The dependency chain: Warsh hawkish → fewer rate cuts → tighter financial conditions → weaker crypto prices → reduced political urgency for CLARITY Act → delayed regulatory clarity → delayed infrastructure deployment → extended infrastructure validation timeline.

The Historical Parallel

The closest historical parallel is the Volcker-to-Greenspan transition (1987). Greenspan inherited Volcker's inflation-fighting legacy and initially continued hawkish policy before the October 1987 crash forced intervention. The lesson: Fed chair transitions create genuine uncertainty that markets cannot price through forward guidance because the new chair's reaction function is unknown until tested.

Warsh's reaction function to a crypto-specific event (security breach, DeFi protocol failure, stablecoin depeg) is entirely unknown. Powell's Fed navigated TerraLUNA, FTX collapse, and multiple DeFi exploits with measured responses. Warsh has no comparable track record. For a market that has become structurally sensitive to Fed signals (BTC moves lower 75% of FOMC events in 2025), an unknown Fed chair reaction function is itself a risk premium.

What This Means for Crypto Markets

The 86-day window before Warsh takes over is a structural mispricing opportunity for sophisticated traders. Near-term catalysts (FOMC, SCOTUS, CLARITY Act) occur within Powell's regime. Their outcomes should be discounted against the Warsh regime change that arrives May 15.

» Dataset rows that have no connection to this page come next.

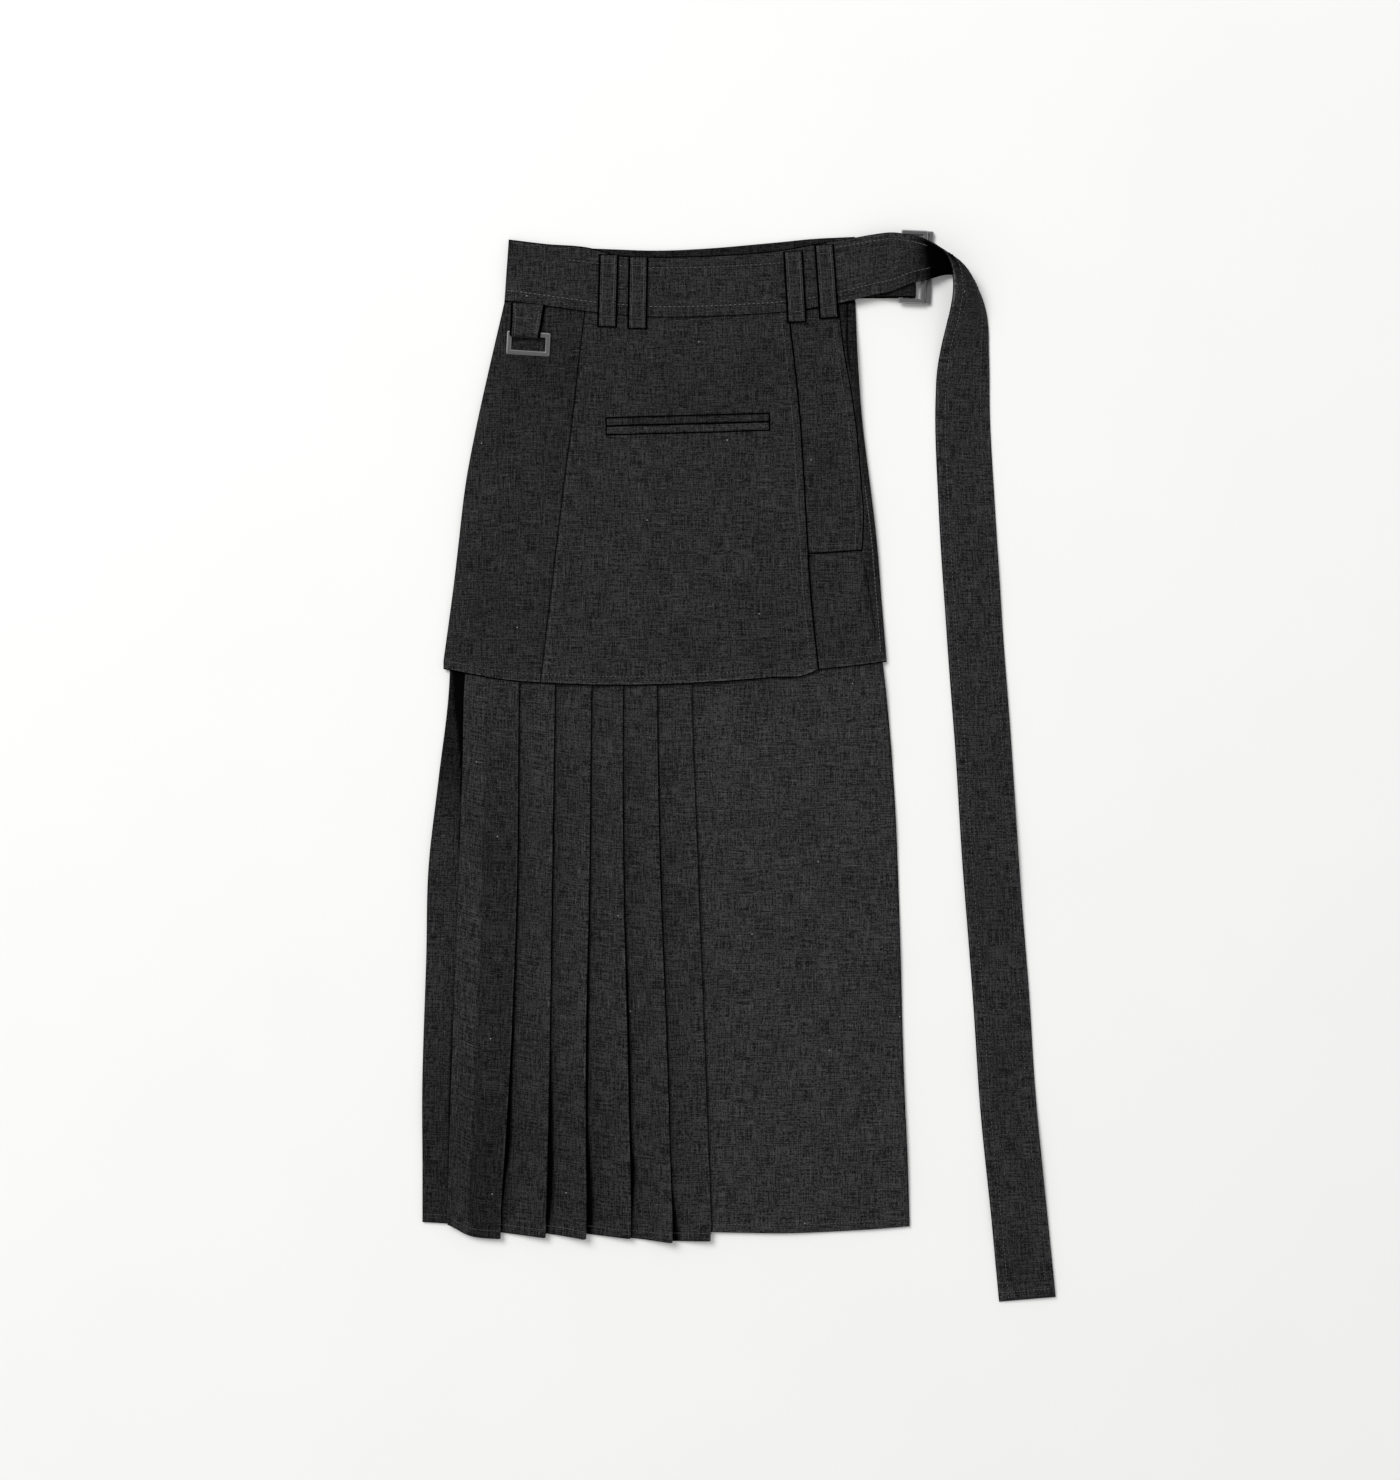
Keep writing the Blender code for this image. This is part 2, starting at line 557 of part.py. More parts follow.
def make_side_ring():
    """Tab folded round the ring's top bar, and the ring that swings in it."""
    axis_z = FLAP_TOP + GAP + TAB_LOOP_RADIUS + CLOTH / 2
    lower_z, upper_z = -TAB_LOOP_RADIUS, CLOTH + GAP - TAB_LOOP_RADIUS
    reach = math.hypot(TAB_PINCH, upper_z)
    stop = math.atan2(upper_z, TAB_PINCH) + math.acos(TAB_LOOP_RADIUS / reach)
    angles = np.linspace(-math.pi / 2, stop - 2 * math.pi, TAB_ARC_STEPS + 2)
    arc = TAB_LOOP_RADIUS * np.stack([np.cos(angles), np.sin(angles)], axis=1)
    path = np.vstack([[(TAB_LENGTH, lower_z)], arc, [(TAB_PINCH, upper_z), (TAB_LENGTH, upper_z)]])
    outline = strip_ring(path, CLOTH)
    part = np.clip(outline[:, 0] / TAB_LENGTH, 0, 1)
    middle = TAB_SHIFT + (TAB_TOP_SHIFT - TAB_SHIFT) * part
    half_width = (TAB_WIDTH + (TAB_TOP_WIDTH - TAB_WIDTH) * part) / 2
    rings = [np.stack([middle + side * half_width, outline[:, 0], outline[:, 1]], axis=1)
             for side in (-1, 1)]
    tab = loft("ring_tab", rings)
    tab.location = (RING_BAR_X * MM, RING_BAR_Y * MM, axis_z * MM)
    tab.rotation_euler = (0, 0, RING_TILT)

    mesh = frame_mesh("side_ring", RING, (0, -(RING["height"] - RING["bar"]) / 2))
    ring = new_object("side_ring", GUNMETAL, mesh, metallic=0.6, roughness=0.45)
    ring.location = tab.location
    ring.rotation_euler = (RING_DROOP, 0, RING_TILT)


def make_buckle():
    """Tab on from the back waistband, folded round the left bars of two rings."""
    half = CLOTH / 2
    top = INNER_RING_Z + BUCKLE["thick"] + GAP + half
    size = BUCKLE_TAB
    path = np.array([(size["left"], half), (size["right"] - half, half), (size["right"] - half, top),
                     (size["rise_to"], top), (size["rise_from"], half + CLOTH + GAP),
                     (size["left"], half + CLOTH + GAP)])
    outline = strip_ring(path, CLOTH)
    rings = [np.stack([outline[:, 0], np.full(len(outline), y), outline[:, 1]], axis=1)
             for y in (size["low_y"], size["high_y"])]
    loft("buckle_tab", rings)
    for name, x, z in (("buckle_ring_outer", OUTER_RING_X, OUTER_RING_Z),
                       ("buckle_ring_inner", INNER_RING_X, INNER_RING_Z)):
        ring = new_object(name, GUNMETAL, frame_mesh(name, BUCKLE, (0, 0)), metallic=0.6,
                          roughness=0.45)
        ring.location = (x * MM, BUCKLE_Y * MM, (z + BUCKLE["thick"] / 2) * MM)
        ring.rotation_euler = (0, 0, BUCKLE_TILT)


for stale in list(bpy.data.objects):
    bpy.data.objects.remove(stale, do_unlink=True)
COLLECTION = bpy.data.collections.new("pleated_skirt")
bpy.context.scene.collection.children.link(COLLECTION)

make_backs()
make_long_front()
make_overskirt_front()
make_welts()
make_waistband()
make_belt()
make_side_ring()
make_buckle()
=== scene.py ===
"""Pleated skirt with a short over-skirt, laid flat, front side up: its finish and fine form.

Lengths in this file are millimetres, turned to metres where a mesh is made. X runs to the right
of the garment as it lies, Y from the hem to the waist, Z up from the ground.
"""
import logging
import math
from dataclasses import dataclass, field
from enum import Enum
from typing import Callable, Optional, Sequence

import bpy
import numpy as np
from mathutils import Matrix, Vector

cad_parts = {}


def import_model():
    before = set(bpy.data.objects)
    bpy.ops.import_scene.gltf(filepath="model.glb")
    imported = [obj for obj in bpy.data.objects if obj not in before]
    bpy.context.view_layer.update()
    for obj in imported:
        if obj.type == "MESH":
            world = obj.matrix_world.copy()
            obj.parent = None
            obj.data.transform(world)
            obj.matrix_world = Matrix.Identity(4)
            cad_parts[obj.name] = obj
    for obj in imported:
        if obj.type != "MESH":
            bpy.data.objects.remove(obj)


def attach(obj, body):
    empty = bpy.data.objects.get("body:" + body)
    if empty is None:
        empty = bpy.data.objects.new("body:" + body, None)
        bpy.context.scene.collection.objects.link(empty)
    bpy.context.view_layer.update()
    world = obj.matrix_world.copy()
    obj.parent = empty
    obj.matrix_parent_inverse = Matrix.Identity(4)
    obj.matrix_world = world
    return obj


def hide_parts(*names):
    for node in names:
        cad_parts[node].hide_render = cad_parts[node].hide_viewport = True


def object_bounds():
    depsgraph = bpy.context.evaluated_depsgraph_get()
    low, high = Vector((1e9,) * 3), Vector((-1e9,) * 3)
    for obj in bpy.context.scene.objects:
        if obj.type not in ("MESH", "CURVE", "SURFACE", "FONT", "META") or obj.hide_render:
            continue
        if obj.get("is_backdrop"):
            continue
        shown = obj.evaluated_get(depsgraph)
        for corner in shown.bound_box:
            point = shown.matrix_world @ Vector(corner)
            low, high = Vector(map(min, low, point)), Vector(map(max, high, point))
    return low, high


LOG = logging.getLogger("skirt")
MM = 0.001
GAP = 0.3
CLOTH = 1.0
Array = np.ndarray
Height = Callable[[Array, Array], Array]
Socket = bpy.types.NodeSocket


class Slot(Enum):
    """Names of the material slots."""

    CLOTH = "cloth"
    METAL = "metal"


class Body(Enum):
    """The bodies that pieces ride on."""

    SKIRT = "skirt"
    RING = "ring"


@dataclass(frozen=True)
class Curve:
    """A smooth line through a few measured places, clamped at both ends."""

    at: tuple
    value: tuple

    def __call__(self, where: Array) -> Array:
        """Read the line: cubic pieces between the places, slopes from their neighbours.

        Args:
            where: places to read, of any shape.
        Returns:
            The values there, of the same shape.
        """
        order = np.argsort(self.at)
        knots = np.asarray(self.at, dtype=float)[order]
        values = np.asarray(self.value, dtype=float)[order]
        slopes = np.gradient(values, knots)
        q = np.clip(where, knots[0], knots[-1])
        cell = np.clip(np.searchsorted(knots, q, side="right") - 1, 0, len(knots) - 2)
        span = knots[cell + 1] - knots[cell]
        t = (q - knots[cell]) / span
        return ((1 + 2 * t) * (1 - t) ** 2 * values[cell] + t * (1 - t) ** 2 * span * slopes[cell]
                + t * t * (3 - 2 * t) * values[cell + 1]
                - t * t * (1 - t) * span * slopes[cell + 1])


def ease(value: Array) -> Array:
    """Smooth step: 0 below 0, 1 above 1, three squares less two cubes between."""
    t = np.clip(value, 0.0, 1.0)
    return t * t * (3.0 - 2.0 * t)


def bell(distance: Array, width: float) -> Array:
    """A soft ridge: e to the minus square of distance over width."""
    return np.exp(-(distance / width) ** 2)


SIDE_Y = (418, 365, 311, 257, 203, 149, 94)
LONG_Y = (*SIDE_Y, 68, -13, -94, -175, -283, -364, -413)
BAND_X = (-212, -175, -135, -110, -80, -27, 14, 41, 60, 105)
FOLD_Y = (410, 68, -94, -256, -400)


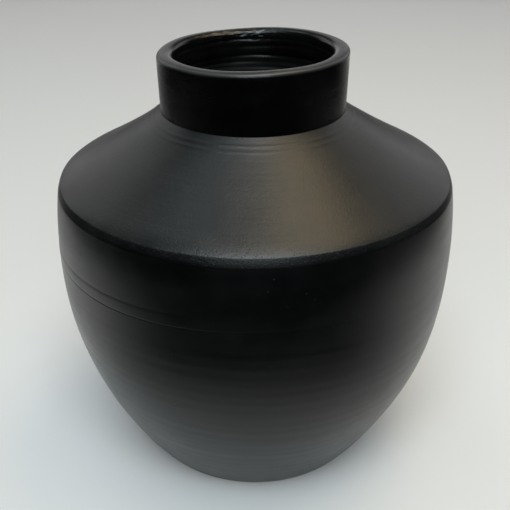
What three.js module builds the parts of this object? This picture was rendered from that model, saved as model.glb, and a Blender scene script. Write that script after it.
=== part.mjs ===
// A black clay pot, built the way a potter builds it: a slab floor, wall sections and coils luted one
// on another, a domed shoulder that turns over at a crisp edge, and a straight collar with a rounded lip.
// Millimetres, +Z up. The origin is the centre of the foot's resting face, and +Z is the turning axis.
import * as THREE from "three";

// Driving dimensions of the outside
const RIM_HEIGHT = 300;
const RIM_RADIUS = 63.1;
const MOUTH_RADIUS = 52.7;
const COLLAR_FOOT_HEIGHT = 262;
const COLLAR_FOOT_RADIUS = 62.4;
const SHOULDER_EDGE_HEIGHT = 218.8;
const SHOULDER_EDGE_RADIUS = 135.1;
const SHOULDER_EDGE_ROUND = 2.6;
const BELLY_HEIGHT = 164.5;
const BELLY_RADIUS = 140.2;
const FOOT_RADIUS = 88;
const FOOT_EDGE_ROUND = 2.5;

// The shoulder is a quadratic curve that this point pulls slightly hollow near the collar
const SHOULDER_PULL = new THREE.Vector2(84.6, 244.7);

// How full the wall is: 2 would be a parabola, and more stays near the belly's radius for longer
const WALL_FULLNESS = 2.22;

// Clay thickness and the joints between sections
const WALL_THICKNESS = 8;
const FLOOR_THICKNESS = 10;
const JOINING_COIL_BOTTOM = 171.3;
const JOINING_COIL_TOP = 179.6;
const JOINING_COIL_PROUD = 0.4;
const SHOULDER_SKIRT_BOTTOM = 213.1;
const LIP_COIL_BOTTOM = 293.6;
const LIP_ROUND = 3.6;
const COLLAR_SEAT_DEPTH = 4; // height of the shoulder's inner edge, under the collar
const SCARF_RISE = 3; // how far a joint slants from its outside edge to its inside edge
const SLIP_GAP = 0.35; // upright gap that holds the slip in each joint

// Smeared clay that fills the corner between wall and floor
const HEEL_TOP = 34;
const HEEL_TOE_RADIUS = 68;
const HEEL_TOE_HEIGHT = 1.5;

// Fineness of the faceted solids
const FACETS_AROUND = 64;
const WALL_STEP = 16;
const SHOULDER_STEPS = 8;
const ROUND_STEPS = 4;

const point = (radius, height) => new THREE.Vector2(radius, height);

// Radius of the outside of the wall: it falls away from the belly by a power of the distance from it.
function wallRadius(height) {
  const isBelow = height < BELLY_HEIGHT;
  const endHeight = isBelow ? 0 : SHOULDER_EDGE_HEIGHT;
  const endRadius = isBelow ? FOOT_RADIUS : SHOULDER_EDGE_RADIUS;
  const away = (height - BELLY_HEIGHT) / (endHeight - BELLY_HEIGHT);
  return BELLY_RADIUS - (BELLY_RADIUS - endRadius) * away ** WALL_FULLNESS;
}

// The point at a depth under the outside of the wall, measured square to it.
function wallPoint(height, depth = 0) {
  const reach = 0.01;
  const slope = (wallRadius(height + reach) - wallRadius(height - reach)) / (2 * reach);
  const length = Math.hypot(1, slope);
  return point(wallRadius(height) - depth / length, height + (depth * slope) / length);
}

// Points of the wall from one height to another, at a depth under its outside.
function wallPoints(fromHeight, toHeight, depth = 0) {
  const steps = Math.max(1, Math.round(Math.abs(toHeight - fromHeight) / WALL_STEP));
  const heights = Array.from({ length: steps + 1 }, (_, i) =>
    THREE.MathUtils.lerp(fromHeight, toHeight, i / steps),
  );
  return heights.map((height) => wallPoint(height, depth));
}

// Points of a quadratic curve, both ends included.
function curvePoints(start, pull, end, steps) {
  return new THREE.QuadraticBezierCurve(start, pull, end).getPoints(steps);
}

// A ring turned about +Z from an outline that goes up its outside and down its inside.
function ringGeometry(outline) {
  const geometry = new THREE.LatheGeometry([...outline, outline[0]], FACETS_AROUND);
  return geometry.rotateX(Math.PI / 2);
}

function clay(color, roughness) {
  return new THREE.MeshStandardMaterial({ color, roughness, metalness: 0 });
}

function clayPiece(name, geometry, material) {
  const mesh = new THREE.Mesh(geometry, material);
  mesh.name = name;
  return mesh;
}

// A slab disc. Its rim carries on the line of the wall, and its under-edge is rubbed round.
function floorDisc() {
  const edgeEnd = wallPoint(FOOT_EDGE_ROUND);
  const outline = [
    point(0, 0),
    ...curvePoints(point(FOOT_RADIUS - FOOT_EDGE_ROUND, 0), point(FOOT_RADIUS, 0), edgeEnd, ROUND_STEPS),
    wallPoint(FLOOR_THICKNESS),
    point(0, FLOOR_THICKNESS),
  ];
  const geometry = new THREE.LatheGeometry(outline, FACETS_AROUND).rotateX(Math.PI / 2);
  return clayPiece("floor_disc", geometry, clay(0x1c1d1f, 0.6));
}

// The tall opening wall. It stands on the floor disc, with its heel smeared onto it inside.
function lowerWall() {
  const seat = FLOOR_THICKNESS + SLIP_GAP;
  const top = JOINING_COIL_BOTTOM - SLIP_GAP;
  const inside = wallPoints(top + SCARF_RISE, HEEL_TOP, WALL_THICKNESS);
  const heelTop = inside[inside.length - 1];
  const heelToe = point(HEEL_TOE_RADIUS, seat + HEEL_TOE_HEIGHT);
  const heelPull = point(heelTop.x - WALL_THICKNESS, seat + HEEL_TOE_HEIGHT);
  const outline = [
    ...wallPoints(seat, top),
    ...inside,
    ...curvePoints(heelTop, heelPull, heelToe, ROUND_STEPS).slice(1),
    point(HEEL_TOE_RADIUS, seat),
  ];
  return clayPiece("lower_wall", ringGeometry(outline), clay(0x17181a, 0.42));
}

// The coil that joins the two halves of the wall. It stands a little proud, as a low ridge.
function joiningCoil() {
  const middle = (JOINING_COIL_BOTTOM + JOINING_COIL_TOP) / 2;
  const top = JOINING_COIL_TOP - SLIP_GAP;
  const outline = [
    wallPoint(JOINING_COIL_BOTTOM),
    wallPoint(middle, -JOINING_COIL_PROUD),
    wallPoint(top),
    wallPoint(top + SCARF_RISE, WALL_THICKNESS),
    wallPoint(JOINING_COIL_BOTTOM + SCARF_RISE, WALL_THICKNESS),
  ];
  return clayPiece("joining_coil", ringGeometry(outline), clay(0x191a1c, 0.44));
}

// The upper wall, which closes in towards the shoulder.
function upperWall() {
  const top = SHOULDER_SKIRT_BOTTOM - SLIP_GAP;
  const outline = [
    ...wallPoints(JOINING_COIL_TOP, top),
    ...wallPoints(top - SCARF_RISE, JOINING_COIL_TOP + SCARF_RISE, WALL_THICKNESS),
  ];
  return clayPiece("upper_wall", ringGeometry(outline), clay(0x141517, 0.42));
}

// The dome. Its skirt turns down over the wall's top edge at the crisp shoulder line, and its
// inner edge is cut flat as a seat for the collar.
function shoulder() {
  const edge = point(SHOULDER_EDGE_RADIUS, SHOULDER_EDGE_HEIGHT);
  const collarFoot = point(COLLAR_FOOT_RADIUS, COLLAR_FOOT_HEIGHT);
  const dome = new THREE.QuadraticBezierCurve(edge, SHOULDER_PULL, collarFoot);
  const edgeShare = SHOULDER_EDGE_ROUND / dome.getLength();
  const edgeStart = wallPoint(SHOULDER_EDGE_HEIGHT - SHOULDER_EDGE_ROUND);
  const outside = Array.from({ length: SHOULDER_STEPS + 1 }, (_, i) =>
    dome.getPointAt(THREE.MathUtils.lerp(edgeShare, 1, i / SHOULDER_STEPS)),
  );
  const underShare = WALL_THICKNESS / dome.getLength();
  const underside = Array.from({ length: SHOULDER_STEPS }, (_, i) => {
    const share = THREE.MathUtils.lerp(1, underShare, i / (SHOULDER_STEPS - 1));
    const along = dome.getTangentAt(share);
    const inward = point(-along.y, along.x).multiplyScalar(WALL_THICKNESS);
    return dome.getPointAt(share).add(inward);
  });
  const outline = [
    wallPoint(SHOULDER_SKIRT_BOTTOM),
    ...curvePoints(edgeStart, edge, outside[0], ROUND_STEPS).slice(0, -1),
    ...outside,
    point(MOUTH_RADIUS, COLLAR_FOOT_HEIGHT),
    point(MOUTH_RADIUS, COLLAR_FOOT_HEIGHT - COLLAR_SEAT_DEPTH),
    ...underside.filter((under) => under.x > MOUTH_RADIUS + 1),
    wallPoint(SHOULDER_SKIRT_BOTTOM - SCARF_RISE, WALL_THICKNESS),
  ];
  return clayPiece("shoulder", ringGeometry(outline), clay(0x232528, 0.46));
}

// The collar: a short straight wall that stands on the shoulder's seat.
function neckCollar() {
  const top = LIP_COIL_BOTTOM - SLIP_GAP;
  const topShare = (top - COLLAR_FOOT_HEIGHT) / (RIM_HEIGHT - COLLAR_FOOT_HEIGHT);
  const outline = [
    point(COLLAR_FOOT_RADIUS, COLLAR_FOOT_HEIGHT + SLIP_GAP),
    point(THREE.MathUtils.lerp(COLLAR_FOOT_RADIUS, RIM_RADIUS, topShare), top),
    point(MOUTH_RADIUS, top + SCARF_RISE / 2),
    point(MOUTH_RADIUS, COLLAR_FOOT_HEIGHT + SLIP_GAP),
  ];
  return clayPiece("neck_collar", ringGeometry(outline), clay(0x121214, 0.42));
}

// The last coil, pinched on and rubbed round with wet leather.
function lipCoil() {
  const outerSide = point(RIM_RADIUS, RIM_HEIGHT - LIP_ROUND);
  const outerTop = point(RIM_RADIUS - LIP_ROUND, RIM_HEIGHT);
  const innerTop = point(MOUTH_RADIUS + LIP_ROUND, RIM_HEIGHT);
  const innerSide = point(MOUTH_RADIUS, RIM_HEIGHT - LIP_ROUND);
  const outline = [
    point(RIM_RADIUS, LIP_COIL_BOTTOM),
    ...curvePoints(outerSide, point(RIM_RADIUS, RIM_HEIGHT), outerTop, ROUND_STEPS),
    ...curvePoints(innerTop, point(MOUTH_RADIUS, RIM_HEIGHT), innerSide, ROUND_STEPS),
    point(MOUTH_RADIUS, LIP_COIL_BOTTOM + SCARF_RISE / 2),
  ];
  return clayPiece("lip_coil", ringGeometry(outline), clay(0x34373a, 0.48));
}

const pot = new THREE.Group();
pot.name = "black_clay_pot";
pot.add(floorDisc(), lowerWall(), joiningCoil(), upperWall(), shoulder(), neckCollar(), lipCoil());

export default pot;
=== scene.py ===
"""A black clay pot, smoke-fired and burnished: the looks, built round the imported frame.

Every piece of the pot is a surface of revolution with a potter's hand in it. A piece is worked out as
whole arrays: an outline of (radius, height) points, carried round the axis on a grid, moved square to
the skin by a relief, and then leaned as the finished pot leans. Metres, +Z up, the front is -Y.
"""
import math

import bpy
import numpy as np
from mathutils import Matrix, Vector


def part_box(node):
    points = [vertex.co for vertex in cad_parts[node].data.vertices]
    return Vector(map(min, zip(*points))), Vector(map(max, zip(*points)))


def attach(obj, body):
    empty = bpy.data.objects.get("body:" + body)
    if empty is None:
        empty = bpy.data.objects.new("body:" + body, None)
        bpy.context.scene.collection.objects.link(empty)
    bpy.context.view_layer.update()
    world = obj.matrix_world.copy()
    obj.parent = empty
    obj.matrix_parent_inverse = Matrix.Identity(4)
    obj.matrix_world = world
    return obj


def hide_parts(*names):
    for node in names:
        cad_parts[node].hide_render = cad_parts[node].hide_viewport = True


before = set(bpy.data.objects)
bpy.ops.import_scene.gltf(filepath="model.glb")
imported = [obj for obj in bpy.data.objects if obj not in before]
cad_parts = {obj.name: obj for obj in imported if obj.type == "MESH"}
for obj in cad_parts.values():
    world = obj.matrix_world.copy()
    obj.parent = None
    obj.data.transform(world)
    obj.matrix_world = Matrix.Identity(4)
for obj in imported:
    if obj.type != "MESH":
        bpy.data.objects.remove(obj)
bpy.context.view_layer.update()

low = {node: np.array(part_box(node)[0]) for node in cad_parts}
high = {node: np.array(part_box(node)[1]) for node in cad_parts}

MM = 0.001

# The pot's outline. What the frame states comes from it, and the rest repeats the design's values.
RIM_HEIGHT = high["lip_coil"][2]
RIM_RADIUS = high["lip_coil"][0]
FLOOR_TOP = high["floor_disc"][2]
COIL_BOTTOM = low["joining_coil"][2]
COIL_TOP = low["upper_wall"][2]
COLLAR_FOOT_HEIGHT = high["shoulder"][2]
BELLY_RADIUS = high["lower_wall"][0]
BELLY_HEIGHT = 164.5 * MM
FOOT_RADIUS = 88 * MM
FOOT_EDGE_ROUND = 2.5 * MM
WALL_FULLNESS = 2.22
WALL_THICKNESS = 8 * MM
SKIRT_BOTTOM = 213.1 * MM
EDGE_HEIGHT = 218.8 * MM
EDGE_RADIUS = 135.1 * MM
CREST = np.array([134.2, 218.25]) * MM      # where the dome breaks over
CREST_PULL = 4 * MM                         # how far up the dome its last bend is pulled
CREST_START = 12 * MM                       # and how far up the dome that bend starts
SKIRT_PULL = np.array([135.1, 216.5]) * MM  # the skirt under the crest bends towards this point
SKIRT_RUBBED = (213.2 * MM, 215.5 * MM)     # heights between which the skirt gets partly rubbed
CREST_RUBBED = (216.5 * MM, 218.5 * MM)     # and between which the rest of the rubbing comes in
SHOULDER_PULL = np.array([84.6, 244.7]) * MM
COLLAR_FOOT_RADIUS = 62.4 * MM
MOUTH_RADIUS = 52.7 * MM
LIP_BOTTOM = 293.6 * MM
LIP_CREST = RIM_HEIGHT + 0.7 * MM
LIP_CROWN = 3.9 * MM
LIP_POWER_OUTSIDE = 0.62                    # powers of the lip's crown: 1 is an ellipse, less is squarer
LIP_POWER_INSIDE = 0.85
LIP_OUTSIDE_ROWS = 26                       # rows of the crown that belong to the outside
SCARF_RISE = 3 * MM
HEEL_TOP = 34 * MM
HEEL_TOE_RADIUS = 68 * MM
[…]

For long-term investors, the question is whether Warsh proves more accommodative than his hawkish reputation suggests. Trump's demonstrated ability to pressure Fed chairs (as he did with Powell) could reduce Warsh's independence. Alternatively, Warsh's hawkish priors could surprise markets with early rate cuts if an economic shock forces his hand.

The next 90 days are not a bet on BTC's direction in isolation—they are a bet on Federal Reserve regime transition under conditions of maximum policy uncertainty.